The groundwater on West Terschelling contains small amounts of methane, most of which is removed via conventional treatment at the treatment plant. This did not take place in the anaerobic nanofiltration (NF) units until quite recently, resulting in the connected aeration and degassing tower (BOT) requiring frequent cleaning. Also resulting in a bacteriologically less stable water quality, requiring the use of UV disinfection.

Vitens decided to use a small Logisticon pilot plant to investigate methane removal from the nanofiltration permeate via membrane degassing. This innovative technology assures that methane can now be removed from the NF permeate in a very targeted way. The aeration tower now needs much less frequent cleaning, resulting in considerable operational cost savings. Even more importantly, the drinking water’s bacteriological stability has improved significantly, which means that UV is no longer necessary. After this pilot, Logisticon received the order for the construction of the first membrane degassing plant, designed in accordance with the Vitens standard (M/E/PA), with a drinking water capacity of 30 m3/h.

The principle of degassing using membranes relies on the close contact of the water to be degassed with a vacuum and/or gas stream, in which the phases are separated by a hydrophobic membrane.

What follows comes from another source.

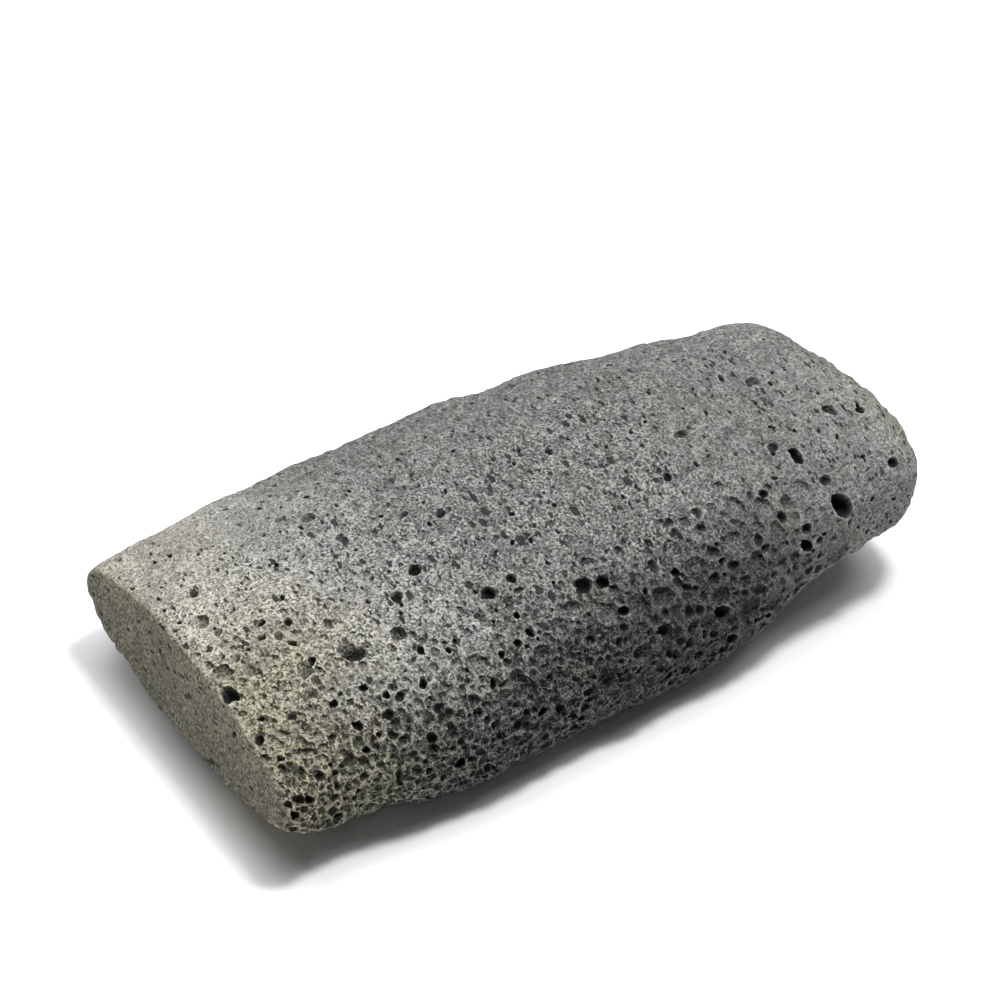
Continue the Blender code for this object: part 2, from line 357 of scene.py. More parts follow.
# The front of the bar, and the worn top and near side, where the grit is sharper, most of all in the middle.
FRONT = (170, 215, 330, 358)
GRITTY_TOP = (140, 190, 330, 358)
GRITTY_MIDDLE = (-40, -14, 8, 30)
TOP_GRIT = 0.55
MIDDLE_GRIT = 0.35
# On the sawn face, slits and tone grow with height, the darker foot of the face being painted shade: their
# amounts and the heights.
FACE_SLITS = (0.5, 1, 14)
FACE_TONE = (0.6, 0.33, 5, 20)
# The olive cast: at the sawn end (less at the back), at the nose's tip and in clouds.
OLIVE_BACK = 0.5
OLIVE_END = (-47, -22)
OLIVE_NOSE = (0.6, 43, 50)
OLIVE_CLOUDS = (0.25, 0.3, 0.7)
CLOUD_SIZE = 5.0
CLOUD_SEED = 52
TONE_WANDER = (4.0, 9.0)
TONE_SEED = 51

# Sizes in mm of the patterns of the finish. Pumice has pores down to hundredths of a millimetre, which are
# finer than a pixel here. The grain stands for them, and is drawn as coarse as it needs to be to show.
GRAIN = 0.34
STIR = 0.4
PATCHES = 1.0
LUMPS = 1.5
CLOUDS = 6.0
FINE_CELLS = 0.62
COARSE_CELLS = 1.25
# How far the stirring moves the cells and frays the slits, in mm.
STIRRED = 0.6
FRAYED = 0.25
# Pinholes in two sizes, and slits: the size of their cells in mm, the share of the cells that have none, and
# the largest radius as a share of a cell.
PINHOLES = (1.2, 0.35, 0.4)
SMALL_PINHOLES = (0.7, 0.3, 0.4)
SLITS = (0.6, 0.15, 0.45)
# In the bump, the grain and the lumps rise by so much, and holes, fine cells and coarse cells sink, in mm.
GRAIN_RISE = 0.16
LUMP_RISE = 0.5
HOLE_RISE = -0.3
CELL_RISE = -0.25
BOWL_RISE = -0.3
# Colours beside those in the settings: clouds in the skin, the painted shade in its low cells, in its holes
# and in the depths of its bubbles, and what tints it where there is no olive cast.
CLOUDED_GREY = "#5E5D5B"
LOW_CELL_SHADE = "#2A2927"
HOLE_SHADE = "#161514"
DEPTH_SHADE = "#080706"
PLAIN_TINT = "#FFFFFD"

# The UV map has a strip between two paths, a disc for each end, and this gap around each of them in mm.
STRIP_PATHS = (1.5, 3.45)
UV_GAP = 1.2

# Edges of more than this angle (degrees) are drawn sharp.
SHARP_DEGREES = 50

LAMPS = (
    Lamp("key light", 32, 76, 0.6, 0.12, 2.3),
    Lamp("rear light", 170, 74, 0.4, 0.25, 0.45),
    Lamp("right light", 65, 64, 0.4, 0.25, 0.75),
    Lamp("left light", -125, 66, 0.25, 0.18, 0.3),
)
FLOOR_REACH = 3.0
PAPER_ROUGHNESS = 0.9
AMBIENT_COLOUR = "#F4F0FF"
# The camera looks at a place in the stone from an azimuth and elevation, and is then moved in its own plane.
LOOK_AT = Vector((0.715, -0.63, 13.5)) * MM
VIEW_AZIMUTH = -34.0
VIEW_ELEVATION = 35.8
VIEW_MOVE = Vector((-2.72, 5.25, 0.0)) * MM
SENSOR_WIDTH = 36
CLIP_START = 0.01


def blend(along, values):
    """Values at the sections joined by cubics, with a slope at each that lies between those beside it."""
    at = np.array([section.along for section in SECTIONS])
    values = np.array(values)
    slopes = np.gradient(values, at)
    left = np.clip(np.searchsorted(at, along, side="right") - 1, 0, len(at) - 2)
    gap = at[left + 1] - at[left]
    t = (along - at[left]) / gap
    start = values[left] * (1 + 2 * t) + slopes[left] * gap * t
    end = values[left + 1] * (3 - 2 * t) - slopes[left + 1] * gap * (1 - t)
    return start * (1 - t) ** 2 + end * t**2


def section_at(along):
    """The cross-section at each place, a share of LENGTH: the SECTIONS with their values blended."""
    return Section(along, *(blend(along, values) for values in list(zip(*SECTIONS))[1:]))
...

Vitens will probably also use this technology at other production sites where there is a lot of methane in the anaerobic groundwater. This is because the pilot studies have shown that, following membrane degassing, methane gas in groundwater can be optimally used for energy recovery, including converting CH4 to CO2. Whereas methane is normally blown into the atmosphere, this new technology allows Vitens to both generate energy and significantly reduce its carbon footprint. The study also showed that the underlying purification processes functions much better following methane removal from the anaerobic groundwater. 

Yet another great example of the opportunities created by the collaboration between water company Vitens and Logisticon Water Treatment.